La mirada del niño
Con una precisión notable para enlazar lo temático con lo formal, Diego Lerman construye en Refugiado un gran film que tenía todos los condimentos para convertirse en la película de la semana -esa que debate temas importantes que se discuten en los programas de radio-, pero que elude esa “responsabilidad” para convertirse en su lugar en cine del bueno. Una mujer golpeada por su pareja, que huye junto a su hijo en una especia de “road movie urbana y doméstica” -según palabras muy sabias de su director- es el centro del relato, pero lejos de tematizar el asunto o de construir un espectáculo a su alrededor (eso sólo ocurre en una escena, pero que por su perfección termina estando justificada) lo que hace el inteligente guión que Lerman comparte con María Meira es poner el acento en las consecuencias de esa violencia que el hombre ejerce contra la mujer, en primera instancia, y contra su propia especie humana en definitiva: porque el título, y los planos y el lugar donde está puesta la cámara, no hacen más que remitir a Matías, el pequeño hijo de la pareja.
Lerman sabe que ponerse mostrar la violencia física es impactante, pero no trascendente. Mostrar esa violencia sería ponerse a discutir su sentido. Y nadie en su sano juicio puede ponerse a discutir la lógica de la violencia, pero especialmente la de la violencia doméstica ejercida de hombres a mujeres. Sin dudas es mucho más interesante, no sólo temática sino narrativamente, mostrar cómo esa violencia opera psicológicamente en aquellos que son víctimas. Porque nos pone en un lugar incómodo de comprender e interpretar nuestras propias motivaciones, aquello que nos une al horror y de lo cual no nos podemos despegar: Laura y Matías tienen tanta necesidad de escapar de ese ser violento que los ahoga, como de seguir pegados a él de una forma algo patológica.
Para que todo esto funcione, Lerman extrema una serie de ideas de puesta en escena que funcionan con gran exactitud y organicidad dentro del relato. Primero pone a Fabián, el golpeador, en un espacio off: nunca veremos de él más que su espalda fuera de foco o escucharemos apenas su voz por el teléfono. Y sin embargo, su presencia es constante en cada instancia de tensión que la película elabora con climas que bordean el terror. Esa apuesta del realizador permite, en primera instancia, mantener el punto de vista en las víctimas, pero además construir a ese hombre golpeador en una síntesis de algo más general. Ese hombre golpeador son todos los hombres golpeadores; despersonalizar es a la vez elaborar un concepto, en este caso tremendo y asfixiante.

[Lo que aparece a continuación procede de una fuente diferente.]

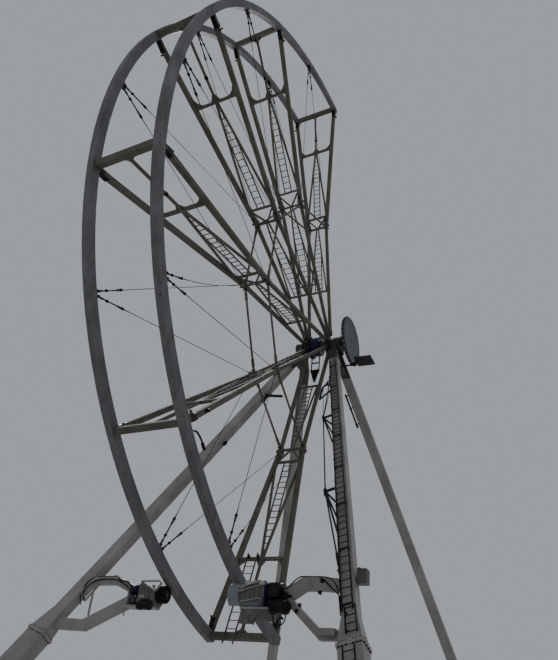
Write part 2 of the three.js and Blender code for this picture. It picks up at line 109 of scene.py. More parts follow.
LEG_K = (leg_point(1, 1, HUB.z) - leg_point(1, 1, 0)).length / HUB.z
SPOKES = [wheel_frame(FIRST_ANGLE + BAY * i) for i in range(SPOKE_COUNT)]
BAYS = [wheel_frame(FIRST_ANGLE + BAY * (i + 0.5)) for i in range(SPOKE_COUNT - 1)]
LEGS = {(sx, sy): leg_frame(sx, sy) for sx in (-1, 1) for sy in (-1, 1)}
NEAR_LEFT, NEAR_RIGHT, FAR_LEFT = LEGS[(-1, -1)], LEGS[(1, -1)], LEGS[(-1, 1)]
MIRROR = Matrix.Scale(-1, 4, (0, 1, 0))
SPOKE_SIDES = [place @ flip for place in SPOKES for flip in (MIRROR, Matrix())]
far = shift(TYRE_AXIS.x, 0, TYRE_AXIS.z)
near = far @ MIRROR
DRIVES = {"near": near, "far": far}


def leg_face(sx, sy, z, inwards, away=0.0):
    """A point beside a leg's axis at height z."""
    return LEGS[(sx, sy)] @ Vector((z * LEG_K, inwards, away))


print(len(SPOKES), "spokes,", len(BAYS), "bays,", len(LEGS), "legs")

# %% [markdown]
# ## The camera
# The photograph was taken from eye height near the foot of the tower, looking up. Place and lens
# come from fitting the rims, spokes and legs. The long side is the sensor's 36 mm.

# %% Camera
PICTURE = (558, 660)
FOCAL_PIXELS, CENTRE_PIXELS = 573.865, (281.865, 379.692)
PITCH, ROLL, YAW = math.radians(31.46), math.radians(6.47), math.radians(27.92)
EYE = (HUB.x - 21.826, -9.613, 1.6)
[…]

La ciudad y los espacios en Refugiado contribuyen a aquello, son terribles; la cámara recurre a planos cerrados pero también a un nervio que impide ver el contexto: en el centro de los planos tenemos a Laura y Matías, escapando, huyendo, hacia adelante pero siempre mirando hacia atrás. Así son también los espacios institucionales que el film muestra: fríos, distantes, despersonalizados. No hay maldad en ellos, no al menos una maldad intrínseca, sólo un espacio protector endeble, débil, frágil, que protege pero impide la necesaria reconstrucción de un futuro. En ese universo de familias partidas de Refugiado, lo que queda es un mundo de mujeres solidarias que se sostienen unas a otras. Lerman elude el discurso panfletario y trabaja lo genérico con complejidad: la Laura de Julieta Díaz es una mujer débil, pero que nunca recurre a la lástima del espectador. En una parte por la notable composición que hace la actriz, pero también porque el guión elabora una mujer-víctima pero no victimizada, decidida pero temerosa, que recurre a la violencia psicológica con su hijo cuando la pedagogía ya no funciona. En definitiva Refugiado no deja de ser una película sobre la violencia dentro del marco familiar, racionalizada y sugerida como una forma de sostener el crecimiento de los individuos.
Y lo otro que hace estupendamente el director, es sostener la mirada del niño con una cámara que recurrentemente se pone al nivel de sus ojos, para de esa manera elegir conscientemente el nudo de su conflicto. La película abre con Matías en uno de esos túneles de salón de juegos infantiles, que hace la vez de burbuja protectora. Una especie de mundo interior donde su disfraz de superhéroe evidencia esa necesidad de un poder sobrehumano que avasalle su cruda existencia. El despojo gradual de ese disfraz mostrará no sólo la necesidad de autodefinición, sino también que la fantasía no es más que un agradable deseo nunca terrenal. Es precisamente su decisión la que pone cierre al conflicto que Refugiado muestra en unos últimos minutos ejemplares: hay puertas que se cierran y un río que se lleva aquello que resulta indeseable, pero cuyas olas no hacen más que dejar patente la idea de que no hay forma de huir de aquello, que eso vuelve una y otra vez. Como que la familia, que en el fondo eso es lo que construimos aunque nos repele, es un lazo indeclinable con nuestra pasado y nuestro futuro.